What to work on :: Return the full listing exactly as it is written.

....................

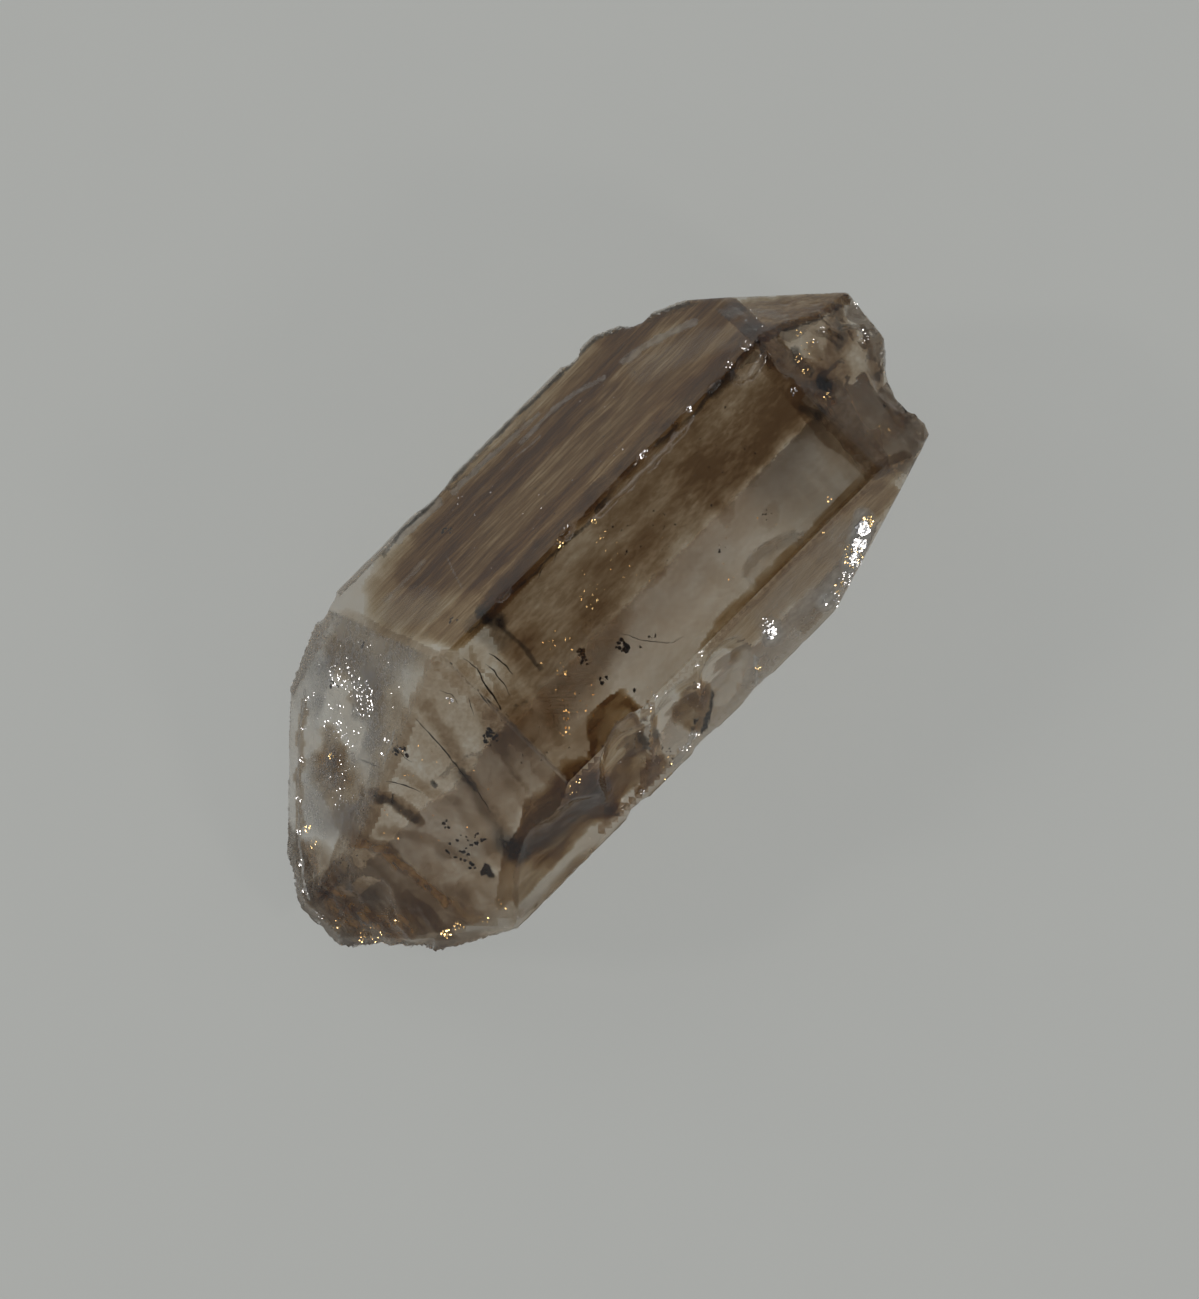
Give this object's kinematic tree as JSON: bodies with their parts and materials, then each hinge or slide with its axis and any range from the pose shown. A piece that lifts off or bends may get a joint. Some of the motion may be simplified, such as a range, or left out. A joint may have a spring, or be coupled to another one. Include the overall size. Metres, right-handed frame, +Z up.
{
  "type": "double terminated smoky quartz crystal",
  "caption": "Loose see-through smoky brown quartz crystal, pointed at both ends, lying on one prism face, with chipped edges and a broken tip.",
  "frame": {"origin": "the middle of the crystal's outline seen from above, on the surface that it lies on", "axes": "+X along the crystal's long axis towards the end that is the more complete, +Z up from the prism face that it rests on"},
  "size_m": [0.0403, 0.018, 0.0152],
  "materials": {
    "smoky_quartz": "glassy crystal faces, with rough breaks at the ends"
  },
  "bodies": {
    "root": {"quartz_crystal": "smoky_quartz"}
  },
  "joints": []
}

....................

Finished answer ::
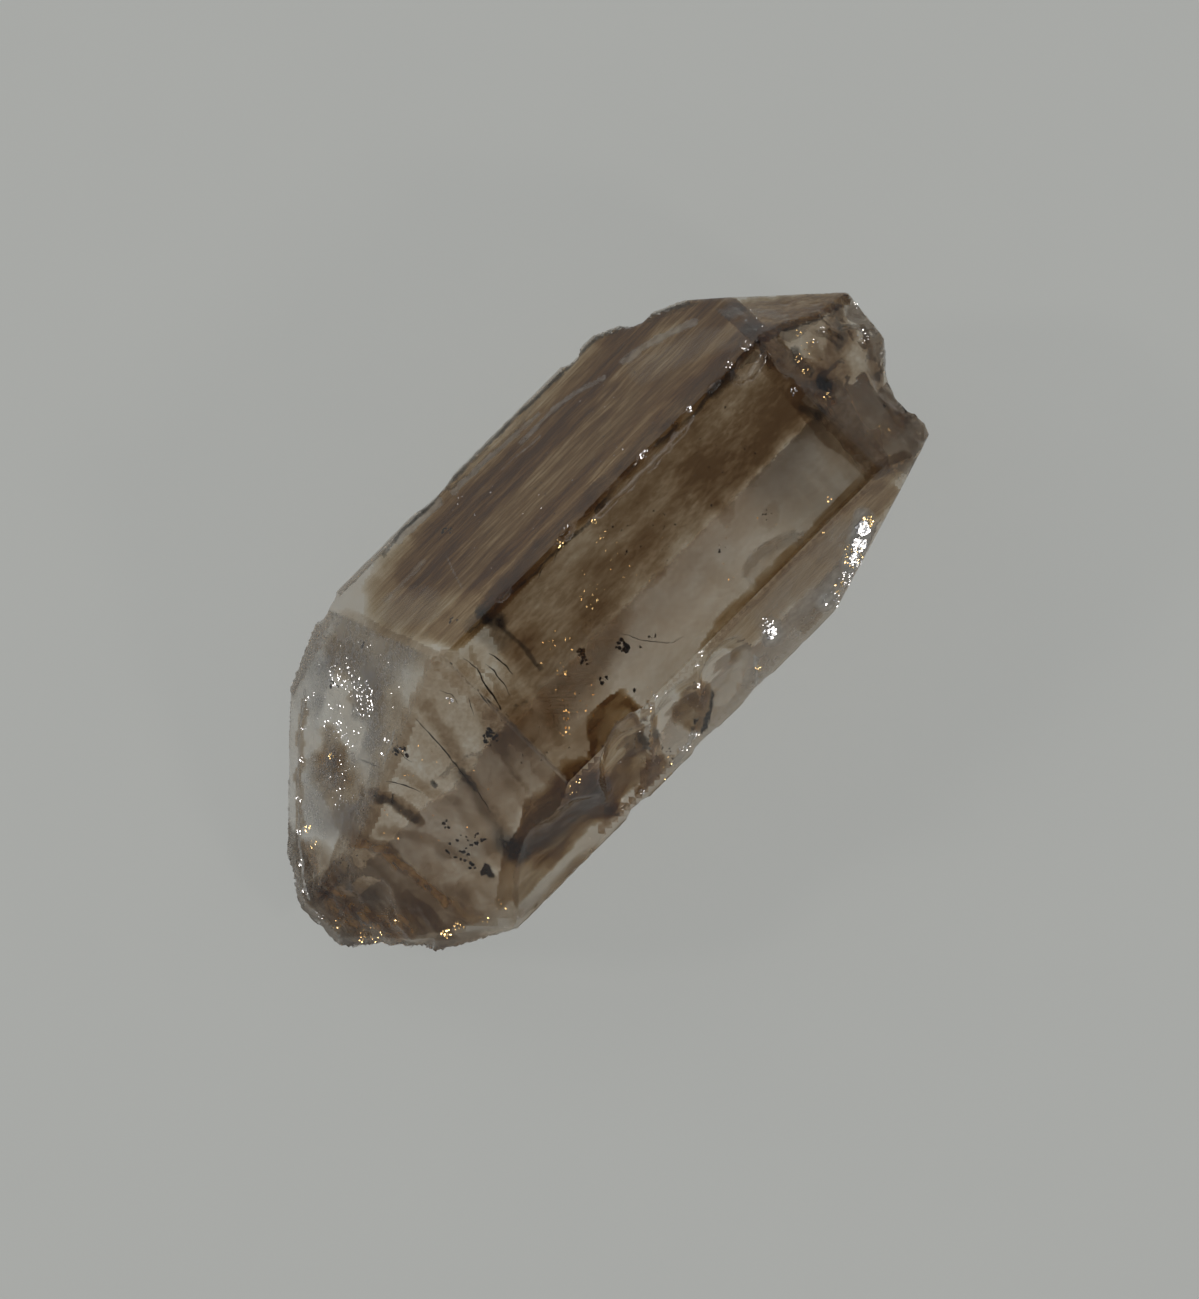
Give this object's kinematic tree as JSON: bodies with their parts and materials, then each hinge or slide with its axis and any range from the pose shown. A piece that lifts off or bends may get a joint. Some of the motion may be simplified, such as a range, or left out. A joint may have a spring, or be coupled to another one. Include the overall size. Metres, right-handed frame, +Z up.
{
  "type": "double terminated smoky quartz crystal",
  "caption": "Loose see-through smoky brown quartz crystal, pointed at both ends, lying on one prism face, with chipped edges and a broken tip.",
  "frame": {"origin": "the middle of the crystal's outline seen from above, on the surface that it lies on", "axes": "+X along the crystal's long axis towards the end that is the more complete, +Z up from the prism face that it rests on"},
  "size_m": [0.0403, 0.018, 0.0152],
  "materials": {
    "smoky_quartz": "glassy crystal faces, with rough breaks at the ends"
  },
  "bodies": {
    "root": {"quartz_crystal": "smoky_quartz"}
  },
  "joints": []
}